To allay some of KfW’s fears, Hopkins said former AEDC Director Grant Tennille and Big River Steel’s John Correnti came to ATRS with the deal that one of the Arkansas retirement systems would help underwrite some of the senior debt for the complex financing arrangements to fund the $1.3 billion superproject.
“That led to a meeting in this very office and they started telling us about this steel mill and we started looking at numbers and financials, and before they left – I told them ‘why don’t we really try to make the German bank calm by us taking equity, meaning we would lose our money before they lose theirs,” Hopkins said. “That made KfW know that Arkansas would not harm them without harming themselves.”

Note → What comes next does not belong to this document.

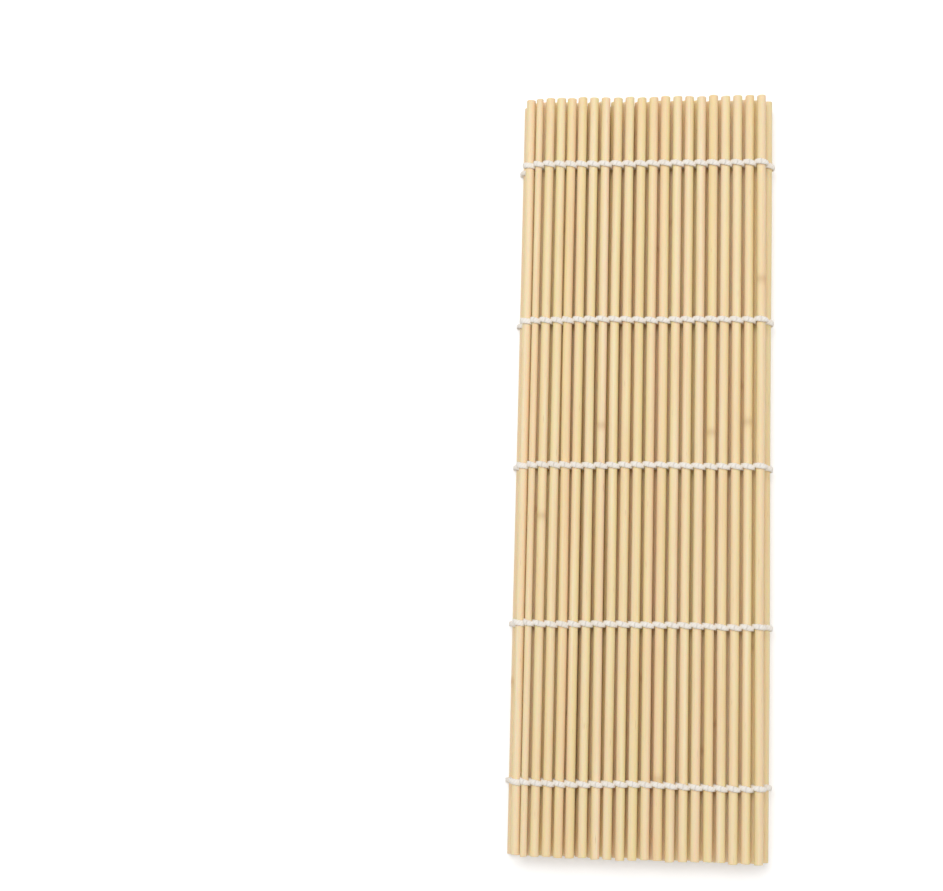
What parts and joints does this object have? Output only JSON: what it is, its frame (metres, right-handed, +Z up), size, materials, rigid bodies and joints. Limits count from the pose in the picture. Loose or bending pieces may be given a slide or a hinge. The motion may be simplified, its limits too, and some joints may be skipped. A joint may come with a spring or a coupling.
{
  "type": "sushi rolling mat",
  "caption": "Bamboo sushi rolling mat of round sticks twined together with cotton, folded in three, with unfolding panels and a top panel that curls stick by stick.",
  "frame": {"origin": "under the middle of the folded mat, on the surface it lies on", "axes": "+Y along the sticks, +X across them towards the top panel's free edge and the lower fold, +Z up"},
  "size_m": [0.0834, 0.24, 0.0146],
  "materials": {
    "bamboo": "bare split bamboo, smooth, not varnished",
    "twine": "off-white two-strand cotton twine"
  },
  "bodies": {
    "bottom_panel": {"bottom_sticks": "bamboo", "bottom_twine_row_1": "twine", "bottom_twine_row_2": "twine", "bottom_twine_row_3": "twine", "bottom_twine_row_4": "twine", "bottom_twine_row_5": "twine", "right_fold_links": "twine"},
    "right_fold_edge": {"right_fold_stick": "bamboo", "right_fold_twine": "twine"},
    "middle_panel": {"middle_sticks": "bamboo", "middle_twine_row_1": "twine", "middle_twine_row_2": "twine", "middle_twine_row_3": "twine", "middle_twine_row_4": "twine", "middle_twine_row_5": "twine", "left_fold_links": "twine"},
    "top_01": {"top_stick_01": "bamboo", "top_twine_01": "twine"},
    "top_02": {"top_stick_02": "bamboo", "top_twine_02": "twine"},
    "top_03": {"top_stick_03": "bamboo", "top_twine_03": "twine"},
    "top_04": {"top_stick_04": "bamboo", "top_twine_04": "twine"},
    "top_05": {"top_stick_05": "bamboo", "top_twine_05": "twine"},
    "top_06": {"top_stick_06": "bamboo", "top_twine_06": "twine"},
    "top_07": {"top_stick_07": "bamboo", "top_twine_07": "twine"},
    "top_08": {"top_stick_08": "bamboo", "top_twine_08": "twine"},
    "top_09": {"top_stick_09": "bamboo", "top_twine_09": "twine"},
    "top_10": {"top_stick_10": "bamboo", "top_twine_10": "twine"},
    "top_11": {"top_stick_11": "bamboo", "top_twine_11": "twine"},
    "top_12": {"top_stick_12": "bamboo", "top_twine_12": "twine"},
    "top_13": {"top_stick_13": "bamboo", "top_twine_13": "twine"},
    "top_14": {"top_stick_14": "bamboo", "top_twine_14": "twine"},
    "top_15": {"top_stick_15": "bamboo", "top_twine_15": "twine"},
    "top_16": {"top_stick_16": "bamboo", "top_twine_16": "twine"},
    "top_17": {"top_stick_17": "bamboo", "top_twine_17": "twine"},
    "top_18": {"top_stick_18": "bamboo", "top_twine_18": "twine"},
    "top_19": {"top_stick_19": "bamboo", "top_twine_19": "twine"},
    "top_20": {"top_stick_20": "bamboo", "top_twine_20": "twine"},
    "top_21": {"top_stick_21": "bamboo", "top_twine_21": "twine"}
  },
  "joints": [
    {"name": "fold_right", "type": "hinge", "parent": "bottom_panel", "child": "right_fold_edge", "pos_m": [0.03954, 0, 0.00356], "axis": [0, 1, 0], "range_deg": [0, 130], "deforming": ["right_fold_links"]},
    {"name": "crease_right", "type": "hinge", "parent": "right_fold_edge", "child": "middle_panel", "pos_m": [0.03809, 0, 0.00724], "axis": [0, 1, 0], "range_deg": [0, 50]},
    {"name": "fold_left", "type": "hinge", "parent": "middle_panel", "child": "top_01", "pos_m": [-0.03831, 0, 0.00849], "axis": [0, -1, 0], "range_deg": [0, 130], "deforming": ["left_fold_links"]},
    {"name": "crease_left", "type": "hinge", "parent": "top_01", "child": "top_02", "pos_m": [-0.03687, 0, 0.01217], "axis": [0, -1, 0], "range_deg": [0, 50]},
    {"name": "curl_01", "type": "hinge", "parent": "top_02", "child": "top_03", "pos_m": [-0.03306, 0, 0.01217], "axis": [0, -1, 0], "range_deg": [0, 15]},
    {"name": "curl_02", "type": "hinge", "parent": "top_03", "child": "top_04", "pos_m": [-0.02925, 0, 0.01217], "axis": [0, -1, 0], "range_deg": [0, 15]},
    {"name": "curl_03", "type": "hinge", "parent": "top_04", "child": "top_05", "pos_m": [-0.02544, 0, 0.01217], "axis": [0, -1, 0], "range_deg": [0, 15]},
    {"name": "curl_04", "type": "hinge", "parent": "top_05", "child": "top_06", "pos_m": [-0.02163, 0, 0.01217], "axis": [0, -1, 0], "range_deg": [0, 15]},
    {"name": "curl_05", "type": "hinge", "parent": "top_06", "child": "top_07", "pos_m": [-0.01782, 0, 0.01217], "axis": [0, -1, 0], "range_deg": [0, 15]},
    {"name": "curl_06", "type": "hinge", "parent": "top_07", "child": "top_08", "pos_m": [-0.01401, 0, 0.01217], "axis": [0, -1, 0], "range_deg": [0, 15]},
    {"name": "curl_07", "type": "hinge", "parent": "top_08", "child": "top_09", "pos_m": [-0.0102, 0, 0.01217], "axis": [0, -1, 0], "range_deg": [0, 15]},
    {"name": "curl_08", "type": "hinge", "parent": "top_09", "child": "top_10", "pos_m": [-0.00639, 0, 0.01217], "axis": [0, -1, 0], "range_deg": [0, 15]},
    {"name": "curl_09", "type": "hinge", "parent": "top_10", "child": "top_11", "pos_m": [-0.00258, 0, 0.01217], "axis": [0, -1, 0], "range_deg": [0, 15]},
    {"name": "curl_10", "type": "hinge", "parent": "top_11", "child": "top_12", "pos_m": [0.00123, 0, 0.01217], "axis": [0, -1, 0], "range_deg": [0, 15]},
    {"name": "curl_11", "type": "hinge", "parent": "top_12", "child": "top_13", "pos_m": [0.00504, 0, 0.01217], "axis": [0, -1, 0], "range_deg": [0, 15]},
    {"name": "curl_12", "type": "hinge", "parent": "top_13", "child": "top_14", "pos_m": [0.00885, 0, 0.01217], "axis": [0, -1, 0], "range_deg": [0, 15]},
    {"name": "curl_13", "type": "hinge", "parent": "top_14", "child": "top_15", "pos_m": [0.01266, 0, 0.01217], "axis": [0, -1, 0], "range_deg": [0, 15]},
    {"name": "curl_14", "type": "hinge", "parent": "top_15", "child": "top_16", "pos_m": [0.01647, 0, 0.01217], "axis": [0, -1, 0], "range_deg": [0, 15]},
    {"name": "curl_15", "type": "hinge", "parent": "top_16", "child": "top_17", "pos_m": [0.02028, 0, 0.01217], "axis": [0, -1, 0], "range_deg": [0, 15]},
    {"name": "curl_16", "type": "hinge", "parent": "top_17", "child": "top_18", "pos_m": [0.02409, 0, 0.01217], "axis": [0, -1, 0], "range_deg": [0, 15]},
    {"name": "curl_17", "type": "hinge", "parent": "top_18", "child": "top_19", "pos_m": [0.0279, 0, 0.01217], "axis": [0, -1, 0], "range_deg": [0, 15]},
    {"name": "curl_18", "type": "hinge", "parent": "top_19", "child": "top_20", "pos_m": [0.03171, 0, 0.01217], "axis": [0, -1, 0], "range_deg": [0, 15]},
    {"name": "curl_19", "type": "hinge", "parent": "top_20", "child": "top_21", "pos_m": [0.03552, 0, 0.01217], "axis": [0, -1, 0], "range_deg": [0, 15]}
  ],
  "couplings": [
    {"joint": "crease_right", "follows": "fold_right", "ratio": 0.38461},
    {"joint": "crease_left", "follows": "fold_left", "ratio": 0.38461},
    {"joint": "curl_02", "follows": "curl_01", "ratio": 1},
    {"joint": "curl_03", "follows": "curl_01", "ratio": 1},
    {"joint": "curl_04", "follows": "curl_01", "ratio": 1},
    {"joint": "curl_05", "follows": "curl_01", "ratio": 1},
    {"joint": "curl_06", "follows": "curl_01", "ratio": 1},
    {"joint": "curl_07", "follows": "curl_01", "ratio": 1},
    {"joint": "curl_08", "follows": "curl_01", "ratio": 1},
    {"joint": "curl_09", "follows": "curl_01", "ratio": 1},
    {"joint": "curl_10", "follows": "curl_01", "ratio": 1},
    {"joint": "curl_11", "follows": "curl_01", "ratio": 1},
    {"joint": "curl_12", "follows": "curl_01", "ratio": 1},
    {"joint": "curl_13", "follows": "curl_01", "ratio": 1},
    {"joint": "curl_14", "follows": "curl_01", "ratio": 1},
    {"joint": "curl_15", "follows": "curl_01", "ratio": 1},
    {"joint": "curl_16", "follows": "curl_01", "ratio": 1},
    {"joint": "curl_17", "follows": "curl_01", "ratio": 1},
    {"joint": "curl_18", "follows": "curl_01", "ratio": 1},
    {"joint": "curl_19", "follows": "curl_01", "ratio": 1}
  ]
}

The ATRS executive said the AEDC meeting happened almost a year before former Gov. Mike Beebe called a special session to make first use of the new superproject-focused Amendment 82 to approve $125 million in bonds to build the Mississippi County steel mill.
Hopkins said ATRS has a great relationship with AEDC officials where some industrial prospects interested in coming Arkansas, such as Highland and Sun Paper, are also sent to the retirement system to discuss investment opportunities.
“That (Big River) deal was a grand opportunity, and after that the AEDC started sending people over to us and now some of them are coming to us without going through the state economic development department,” Hopkins said. “And now we are also telling AEDC about some prospects. To that extent, we are part of state government and working as a team to have a favorable environment for investment for Arkansas.”
He added: “There are a lot of deals we look at that we don’t invest in but the point is we are eager to find great deals. And even when we don’t invest, we can point them to people they can go to.”